I built up my watchmaking workshop and started to develop a niche in cosmetic repair — dials and hands. Because I started as a watch collector, I understand the importance of preserving the originality of a watch. While a lot of more modern watchmakers have the disposition of “repair and replace,” I have the disposition of “restore and retain.”
I started to showcase my work on Instagram and build trust in the community. I ended up working with some really important watch collectors and dealers, like Eric Wind of Wind Vintage, and auction houses like Phillips.
There was a moment when I realized I’d made a name for myself in the watch world: Someone sent me an eBay listing that said, “Watch just serviced by True Patina.” I had no idea who the seller was, but I thought, “Wow, my company name is actually carrying so much weight that people are using this as a flex toward selling their watch.” That felt really good.
Watchmaking can be challenging to get into, but it’s really rewarding
Watchmaking has more often than not outperformed what the Ph.D and psychology have allowed me to earn, which I’m astounded by and grateful for.

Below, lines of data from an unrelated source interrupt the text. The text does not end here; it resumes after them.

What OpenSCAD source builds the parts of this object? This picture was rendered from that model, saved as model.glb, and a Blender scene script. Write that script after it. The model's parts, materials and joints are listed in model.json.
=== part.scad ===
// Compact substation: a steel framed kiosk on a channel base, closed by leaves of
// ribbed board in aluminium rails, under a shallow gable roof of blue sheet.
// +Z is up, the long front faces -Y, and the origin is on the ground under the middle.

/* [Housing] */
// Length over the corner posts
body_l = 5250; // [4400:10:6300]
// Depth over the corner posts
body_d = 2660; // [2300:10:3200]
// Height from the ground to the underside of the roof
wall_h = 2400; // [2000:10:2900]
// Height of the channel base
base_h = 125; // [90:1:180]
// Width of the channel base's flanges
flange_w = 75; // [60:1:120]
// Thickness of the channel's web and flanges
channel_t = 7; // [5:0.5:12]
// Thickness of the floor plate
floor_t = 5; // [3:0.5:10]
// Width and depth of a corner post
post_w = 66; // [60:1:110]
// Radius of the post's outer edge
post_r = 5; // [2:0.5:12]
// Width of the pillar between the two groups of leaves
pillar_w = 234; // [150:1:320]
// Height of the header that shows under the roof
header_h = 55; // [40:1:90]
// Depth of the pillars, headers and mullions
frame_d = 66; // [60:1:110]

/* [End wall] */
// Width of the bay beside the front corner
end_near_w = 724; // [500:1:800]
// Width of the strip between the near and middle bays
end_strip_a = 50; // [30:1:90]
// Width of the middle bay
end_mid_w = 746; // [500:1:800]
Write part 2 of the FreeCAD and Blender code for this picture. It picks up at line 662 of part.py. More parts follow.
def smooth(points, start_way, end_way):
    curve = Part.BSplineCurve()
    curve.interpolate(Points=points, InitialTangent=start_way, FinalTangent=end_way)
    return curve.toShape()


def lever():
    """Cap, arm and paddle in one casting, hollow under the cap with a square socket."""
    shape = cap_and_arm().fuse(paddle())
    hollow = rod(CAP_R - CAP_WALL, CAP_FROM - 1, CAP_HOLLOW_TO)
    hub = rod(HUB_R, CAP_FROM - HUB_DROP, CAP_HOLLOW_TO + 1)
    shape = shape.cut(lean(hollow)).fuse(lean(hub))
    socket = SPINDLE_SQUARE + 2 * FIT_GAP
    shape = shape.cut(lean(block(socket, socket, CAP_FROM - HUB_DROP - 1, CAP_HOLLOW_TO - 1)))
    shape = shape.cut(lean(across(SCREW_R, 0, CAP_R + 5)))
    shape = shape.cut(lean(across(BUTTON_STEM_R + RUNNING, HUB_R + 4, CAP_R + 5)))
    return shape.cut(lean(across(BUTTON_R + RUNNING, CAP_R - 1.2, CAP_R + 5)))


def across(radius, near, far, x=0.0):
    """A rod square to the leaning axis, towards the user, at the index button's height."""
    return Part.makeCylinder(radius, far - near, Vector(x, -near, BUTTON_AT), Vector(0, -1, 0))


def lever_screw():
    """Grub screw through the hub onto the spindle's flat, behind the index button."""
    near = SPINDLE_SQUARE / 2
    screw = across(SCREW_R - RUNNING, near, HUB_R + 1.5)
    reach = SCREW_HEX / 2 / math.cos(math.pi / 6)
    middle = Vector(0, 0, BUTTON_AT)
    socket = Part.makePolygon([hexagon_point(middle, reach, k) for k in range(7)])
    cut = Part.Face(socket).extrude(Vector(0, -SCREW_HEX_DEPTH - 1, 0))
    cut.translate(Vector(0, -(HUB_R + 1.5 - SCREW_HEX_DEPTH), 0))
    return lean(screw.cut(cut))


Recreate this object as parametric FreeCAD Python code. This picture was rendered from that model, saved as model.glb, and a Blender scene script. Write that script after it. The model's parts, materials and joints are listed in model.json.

If someone’s interested in learning watchmaking, I’d say it’s possible, but there are some challenges. The tools are expensive, and the formal education options are limited. Most people either find an apprenticeship or start by working for an established brand while slowly building up their own workshop.
My pricing varies a lot based on how much restoration is needed. Repairs typically range between $1,000 and $2,000, but some go up to $6,000 or more, especially if a rare part needs to be sourced.
I service watches that range in price from a few thousand dollars upward to six-figure watches. It’s not uncommon for me to work on a watch that costs $200,000 and occasionally even up to $500,000. Most commonly, they are a few thousand up to $20,000. But what’s most meaningful to me is working on sentimental pieces — watches that have been in families for generations.
Becoming a watchmaker never crossed my mind as a kid or even as a college student. But all of a sudden, it organically became reality for me, and it’s a very, very meaningful and enjoyable existence.
Watchmaking is a very rewarding field. It can be very stressful, especially when the repair might not be cooperating the way you want it to, but when things do fall in line, it can be a very mindful activity. You get into this flow where time just sort of ceases. It’s kind of ironic.